通常の2倍売れたという新年号の決定会議には清治も参加。企画の可否を判断していきますが、彼の編集理念はこうでした。
「ウチの雑誌は、牛が反芻偶蹄類であるとか、両角を有するとかいうようなことは、書いてもらわなくてもよい。それも大切なことだが、そんなことをのせる機関は外にもある。それより、どうすれば牛からよい乳が出るとか、その肉がうまくなるとかいうことを教えるような記事を書いてもらいたい。小説としても、その方角を目指したものを望みます」
 講談社の出版理念は「おもしろくてためになる」。これはいまでも社内で言われています。
団子坂社屋での会議風景
野間邸での新年号会議。奥に清治の姿が見える
「少年社員」の採用は、教員から転身した清治ならでは
団子坂社屋前の少年社員たち
清治は東京帝国大学法科大学の書記の職を得る前は、沖縄県で沖縄中学の教諭をしていました。“教育”は、清治の掲げた人生の大きなテーマであり、彼は創業5年目の1913年(大正2年)から少年社員の採用を始めます。彼らは、実際の仕事の中から生きた学問を学び取り自らを育てるという、清治の教育観に基づいて採用されていました。襟に「講談倶楽部」と染め抜いた仕事着を着た丸坊主の少年たちが大正から昭和初期にかけて東京市内でよく見られたそうです。掃除や使い走りから始まって、投書の仕分け、文書の整理、帳簿整理などを学び、やがて正社員になっていきます。その数は千数百人。最後の少年社員だった人が定年を迎えたのは、数年前です。
“渾然一体”の社是を体現した「三五会」

講談社の三大社是(しゃぜ)は“誠実勤勉”“縦横考慮(じゅうおうこうりょ)”“渾然一体(こんぜんいったい)”。
誠実勤勉(誠実かつ勤勉に働くこと)、縦横考慮(いろいろな角度から物事を柔軟に考えること)と比べて、“渾然一体”は意味がわかりづらいかもしれません。清治はこう説明しています。
「事業の根本は人である。(人と社が)“渾然一体”になるためには、編集部とか営業部とか、そんな名前さえもあるいは害になるかもしれない。一切の障壁を廃し、温かい血の互いに交流する兄弟の情をもって水魚の交わりをなす、こうありたい。

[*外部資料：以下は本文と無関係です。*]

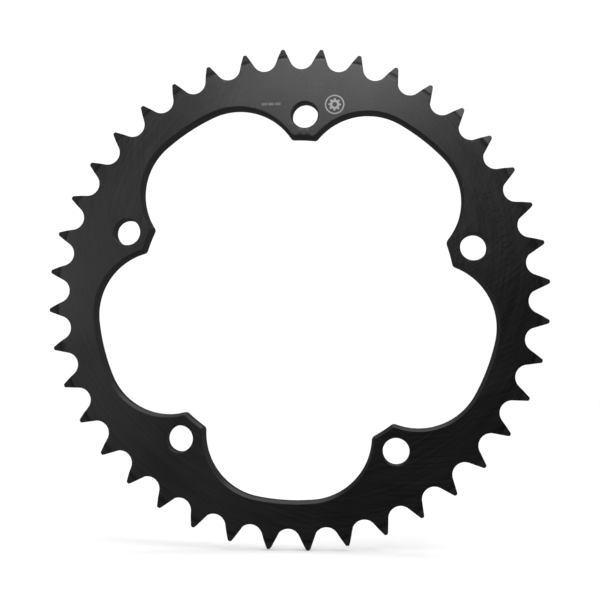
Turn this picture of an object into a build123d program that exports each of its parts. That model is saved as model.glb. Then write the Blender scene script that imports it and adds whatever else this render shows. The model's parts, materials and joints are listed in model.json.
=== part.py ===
from build123d import *
import math
import os

# A 40-tooth rear sprocket for 525 chain: one flat plate, with all sizes in millimetres.
# Its axle line is Y through the origin, which is at half the plate's thickness. The marked
# face looks along -Y, and one of the five bolt holes is straight above the axle, on +Z.

# Chain and teeth
CHAIN_PITCH = 15.875
ROLLER_D = 10.16
TEETH = 40
SEAT_PER_ROLLER = 0.505     # radius of a roller's seat, as a share of the roller's diameter
TIP_R = 105.1
FLANK_ANGLE = 22.3          # degrees between a tooth's flank and its centreline
TIP_ROUND = 0.72            # rounding where a flank meets the tip
TIP_BEVEL_H = 3.8           # height, from the tip down, of the bevel turned on each face
TIP_BEVEL_W = 1.6           # how much of the thickness that bevel takes at the tip
TOOTH_PHASE = 1.48          # degrees, anticlockwise, from the upper bolt hole to a tooth gap

# Plate, its opening and its five lugs
THICKNESS = 7.0
RIM_R = 84.8                # the opening's radius midway between two lugs
LUGS = 5
LUG_END_R = 66.6            # the lugs' ends, which sit round the carrier's register
LUG_CORNER_R = 2.0
HOLLOW_R = 26.7             # radius of the hollow on each side of a lug
HOLLOW_ARC = 16.0           # degrees that the rim runs on at RIM_R between two hollows
OPENING_CHAMFER = 1.2

# Bolt holes
BOLT_CIRCLE_D = 153.0
BOLT_HOLE_D = 11.0
HOLE_CHAMFER = 0.4

# Worked out from the sizes above
tooth_step = 360 / TEETH
pitch_r = CHAIN_PITCH / 2 / math.sin(math.radians(tooth_step / 2))
seat_r = SEAT_PER_ROLLER * ROLLER_D
lug_step = 360 / LUGS
hollow_centre_r = RIM_R - HOLLOW_R
pocket_start = 90 + lug_step / 2 - HOLLOW_ARC / 2
half_thickness = THICKNESS / 2

# One gap between two teeth, at the top of the pitch circle. Each flank leaves the roller's
# seat as a tangent, leaning out from the gap's centreline, and runs on past the tips.
flank_lean = math.radians(FLANK_ANGLE + tooth_step / 2)
seat_end_x = seat_r * math.cos(flank_lean)
seat_end_y = pitch_r - seat_r * math.sin(flank_lean)
gap_top = TIP_R + 1
gap_top_x = seat_end_x + (gap_top - seat_end_y) * math.tan(flank_lean)

with BuildSketch() as tooth_gap:
    with BuildLine():
        ThreePointArc((-seat_end_x, seat_end_y), (0, pitch_r - seat_r), (seat_end_x, seat_end_y))
        Polyline(
            (seat_end_x, seat_end_y), (gap_top_x, gap_top),
            (-gap_top_x, gap_top), (-seat_end_x, seat_end_y),
        )
    make_face()

# The opening: a bore as large as the lugs' ends allow, and five round-ended pockets that
# reach out to the rim and leave the lugs between them.
with BuildLine() as pocket_path:
    CenterArc((0, 0), hollow_centre_r, pocket_start, HOLLOW_ARC)

with BuildSketch() as opening:
    Circle(LUG_END_R)
    with PolarLocations(0, LUGS):
        SlotArc(pocket_path.edge(), height=2 * HOLLOW_R)
    lug_corners = opening.vertices().filter_by(lambda v: abs(Vector(v).length - LUG_END_R) < 0.01)
    fillet(lug_corners, radius=LUG_CORNER_R)

with BuildPart() as sprocket_ring:
    # The plate, cut through to its full outline.
    with BuildSketch(Plane.XZ) as outline:
        Circle(TIP_R)
        with PolarLocations(0, TEETH, start_angle=TOOTH_PHASE):
            add(tooth_gap.sketch, mode=Mode.SUBTRACT)
        fillet(outline.vertices().group_by(SortBy.DISTANCE)[-1], radius=TIP_ROUND)
        add(opening.sketch, mode=Mode.SUBTRACT)
    extrude(amount=half_thickness, both=True)

    # The opening's edges, on both faces.
    for face in sprocket_ring.faces().filter_by(Axis.Y):
        chamfer(face.inner_wires()[0].edges(), length=OPENING_CHAMFER)

    # The bolt holes, with their edges broken on both faces.
    with Locations(Plane.XZ.offset(half_thickness)):
        with PolarLocations(BOLT_CIRCLE_D / 2, LUGS, start_angle=90):
            Hole(radius=BOLT_HOLE_D / 2)
    hole_edges = sprocket_ring.edges(Select.LAST).filter_by(GeomType.CIRCLE)
    chamfer(hole_edges, length=HOLE_CHAMFER)

    # The bevels that let the chain's side plates ride over the teeth.
    with BuildSketch(Plane.XY) as bevel_section:
        for side in (-1, 1):
            with BuildLine():
                Polyline(
                    (TIP_R - TIP_BEVEL_H, side * half_thickness),
                    (TIP_R + TIP_BEVEL_H, side * half_thickness),
                    (TIP_R + TIP_BEVEL_H, side * (half_thickness - 2 * TIP_BEVEL_W)),
                    close=True,
                )
            make_face()
    revolve(axis=Axis.Y, mode=Mode.SUBTRACT)

sprocket_ring.part.label = "sprocket_ring"

os.makedirs("parts", exist_ok=True)
export_step(sprocket_ring.part, "parts/sprocket_ring.step")
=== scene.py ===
"""A motorcycle's rear sprocket: one machined, black anodised plate on a plain white studio floor.

The plate is drawn in the part's frame, in metres. Its axle line is Y, its marked face looks along -Y, and a
bolt hole stands straight above the axle. In the plate's plane a point is a complex number, x + i z, and each
closed path is followed with the metal on its left.
"""

import cmath
import json
import math

import bpy
import numpy as np
from bpy.props import FloatProperty, FloatVectorProperty, IntProperty, PointerProperty
from mathutils import Matrix, Vector
from mathutils.geometry import delaunay_2d_cdt


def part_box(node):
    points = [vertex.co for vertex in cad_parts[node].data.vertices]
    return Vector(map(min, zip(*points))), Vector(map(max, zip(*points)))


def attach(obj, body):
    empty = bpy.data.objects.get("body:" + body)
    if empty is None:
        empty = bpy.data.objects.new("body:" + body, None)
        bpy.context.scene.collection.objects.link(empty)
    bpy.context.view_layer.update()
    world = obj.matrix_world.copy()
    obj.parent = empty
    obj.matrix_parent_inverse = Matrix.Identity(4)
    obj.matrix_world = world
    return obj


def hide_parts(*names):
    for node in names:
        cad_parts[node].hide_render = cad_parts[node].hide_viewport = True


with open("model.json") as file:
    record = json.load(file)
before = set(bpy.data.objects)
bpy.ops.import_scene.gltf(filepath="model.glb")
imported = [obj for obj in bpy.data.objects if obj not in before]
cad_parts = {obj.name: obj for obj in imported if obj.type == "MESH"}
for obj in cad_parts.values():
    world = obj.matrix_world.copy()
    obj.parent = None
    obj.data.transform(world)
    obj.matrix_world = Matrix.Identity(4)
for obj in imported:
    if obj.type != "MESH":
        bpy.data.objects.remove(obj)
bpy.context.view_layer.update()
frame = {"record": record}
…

我は一人の我にあらずして全部のうちの一部である。人の失敗を罵る者は、それは彼自身を罵ることだ。日々新たに向上し、そうしてこの“我”を拡大したいという希望までもお互いに持ってもらいたい」
“人の和”をさらに進めた“渾然一体”を具体化した計画の一つが、大正5年5月5日に設立された社員懇談会の「三五会」です。社員の懇談を深めるための会ですが、まもなく全社員参加の旅行会となり、なんと社員数1000人近くなった1970年代後半まで行われていました。最後の頃は温泉街の旅館すべてを講談社で借り切ってどんちゃん騒ぎをしたこともあったとか。先輩・OBの方々にお聞きしても、どうも旅行当日のことは苦笑しつつ言いたがりません。いったいどんな悪さをしていたのでしょうか……。